TOULOUSE, France, Jan. 18 -- With theatrical ceremony before four European national leaders and 5,000 guests, Airbus SAS unveiled the world's largest airliner Tuesday, the A380, the consortium's latest effort to dominate the world's market for passenger jets.

In speeches in front of a giant hangar, Jacques Chirac of France, Tony Blair of Britain, Gerhard Schroeder of Germany and Jose Luis Rodriguez Zapatero of Spain praised the costly development project as a pinnacle of European technology.

"When we look at this monument of human achievement, we see that Europe can't be stopped," Zapatero told the crowd. "We're capable of being a leader in science and technology when we are highly determined."

With British-built wings spanning up to 80 meters, Spanish titanium, Rolls Royce engines, and German and French engineering and assembling, the plane is regarded as a symbol of European cooperation.

Priced at about $290 million, the A380 is designed to carry a minimum of 550 passengers, with room for expansion to nearly 900. It's scheduled to make its maiden flight in a few weeks.

Singapore Airlines, whose largest planes now seat 375 people, will be the first to operate the new aircraft, beginning service in mid-2006. "At first, we'll probably have no more than 480 passengers," Chew Choon Seng, Singapore Airlines' chief executive, said in an interview.

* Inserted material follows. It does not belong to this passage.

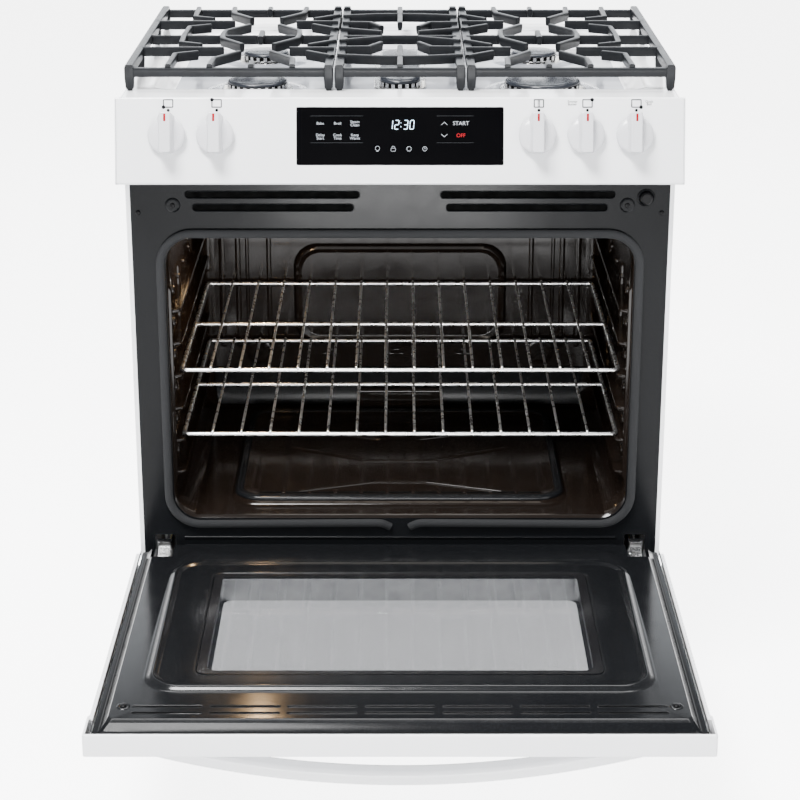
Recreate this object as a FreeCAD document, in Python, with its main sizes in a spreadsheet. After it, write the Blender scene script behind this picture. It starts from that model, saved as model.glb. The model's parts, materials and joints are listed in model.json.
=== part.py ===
import FreeCAD
import Part
import math
import os

import Sketcher

# Freestanding gas range, 30 inch class, oven door resting open.
# Frame: millimetres, +Z up, floor at Z = 0, the front faces -Y and +X is the viewer's right.
# The origin is the centre of the floor area that the range covers with its door open.

Vector = FreeCAD.Vector
os.makedirs("parts", exist_ok=True)
doc = FreeCAD.newDocument("gas_range")
sheet = doc.addObject("Spreadsheet::Sheet", "Dims")


# ---------------------------------------------------------------- sizes

class Size:
    """A length that knows its number and the spreadsheet expression it comes from."""

    def __init__(self, value, text):
        self.value = float(value)
        self.text = text

    def __float__(self):
        return self.value

    def _join(self, other, symbol, result, swapped=False):
        pair = (text_of(other), self.text) if swapped else (self.text, text_of(other))
        return Size(result, f"({pair[0]} {symbol} {pair[1]})")

    def __add__(self, other):
        return self._join(other, "+", self.value + float(other))

    def __radd__(self, other):
        return self._join(other, "+", float(other) + self.value, True)

    def __sub__(self, other):
        return self._join(other, "-", self.value - float(other))

    def __rsub__(self, other):
        return self._join(other, "-", float(other) - self.value, True)

    def __mul__(self, other):
        return self._join(other, "*", self.value * float(other))

    def __rmul__(self, other):
        return self._join(other, "*", float(other) * self.value, True)

    def __truediv__(self, other):
        return self._join(other, "/", self.value / float(other))

    def __neg__(self):
        return Size(-self.value, f"(0 - {self.text})")


def text_of(size):
    return size.text if isinstance(size, Size) else repr(float(size))


def driving(alias, value, note):
    """Puts one driving dimension in the sheet and returns it as a Size."""
    driving.row += 1
    sheet.set(f"A{driving.row}", note)
    sheet.set(f"B{driving.row}", str(value))
    sheet.setAlias(f"B{driving.row}", alias)
    return Size(value, f"Dims.{alias}")


driving.row = 0

# body
body_width = driving("body_width", 749, "width over the side panels")
wide_width = driving("wide_width", 759, "width of door, drawer front and control panel")
body_depth = driving("body_depth", 625, "front frame to back panel")
rim_height = driving("rim_height", 902, "floor to cooktop rim")
foot_height = driving("foot_height", 30, "floor to the underside of the base frame")
sheet_wall = driving("sheet_wall", 1.2, "thickness of the sheet-metal panels")
hem_width = driving("hem_width", 6, "white front hem of a side panel")
# front frame and cavity
frame_bottom = driving("frame_bottom", 208, "lower edge of the front frame")
frame_top = driving("frame_top", 790, "upper edge of the front frame")
mouth_width = driving("mouth_width", 646.5, "oven mouth width")
mouth_bottom = driving("mouth_bottom", 287, "oven mouth lower edge")
mouth_top = driving("mouth_top", 703, "oven mouth upper edge")
mouth_radius = driving("mouth_radius", 38, "oven mouth corner radius")
cavity_depth = driving("cavity_depth", 492, "front frame to the cavity's back wall")
blanket = driving("blanket", 26, "insulation thickness")
gasket_width = driving("gasket_width", 12, "door gasket, width on the frame")
gasket_thick = driving("gasket_thick", 8.5, "door gasket, height off the frame")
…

"We'll be replacing older large aircraft with a more modern, cost-efficient, environmentally friendly aircraft, compliant with the most stringent noise and emissions regulations," he said in a statement.

The biggest operator is expected to be Emirates, the Dubai-based airline, which has ordered 45 planes. Tim Clark, president of Emirates, said that in creating the A380, Airbus has shown itself to be braver and more innovative than Boeing Co., which is developing a smaller aircraft, the 7E7 Dreamliner. Clark said the A380 makes perfect sense for places like Dubai because of the high density of travelers.

Air France plans to use the A380 for flights between Paris and Montreal. FedEx Corp. and United Parcel Service Inc. are slated to use the plane for overseas cargo shipments. "You can carry a lot more with the A380 without immediate stops," said Frederick W. Smith, FedEx's chief executive. "That will be . . . definitely an advantage for us."

Airbus has outstripped Boeing in sales in five of the past six years and hopes that the new plane will further enlarge its market share.

But the company faces hurdles in turning a profit on the behemoth aircraft. So far, 14 customers have ordered 149 planes, short of the 250 that analysts say are necessary for the project to be profitable.

Last year, Virgin Atlantic delayed its order, partly concerned that airports need to enlarge certain facilities to accommodate the aircraft's broad wingspan. Airbus fears further cancellations. Its chief executive, Noel Forgeard, is fiercely campaigning to avoid criticism that it will be too costly for airports to do the necessary work in time.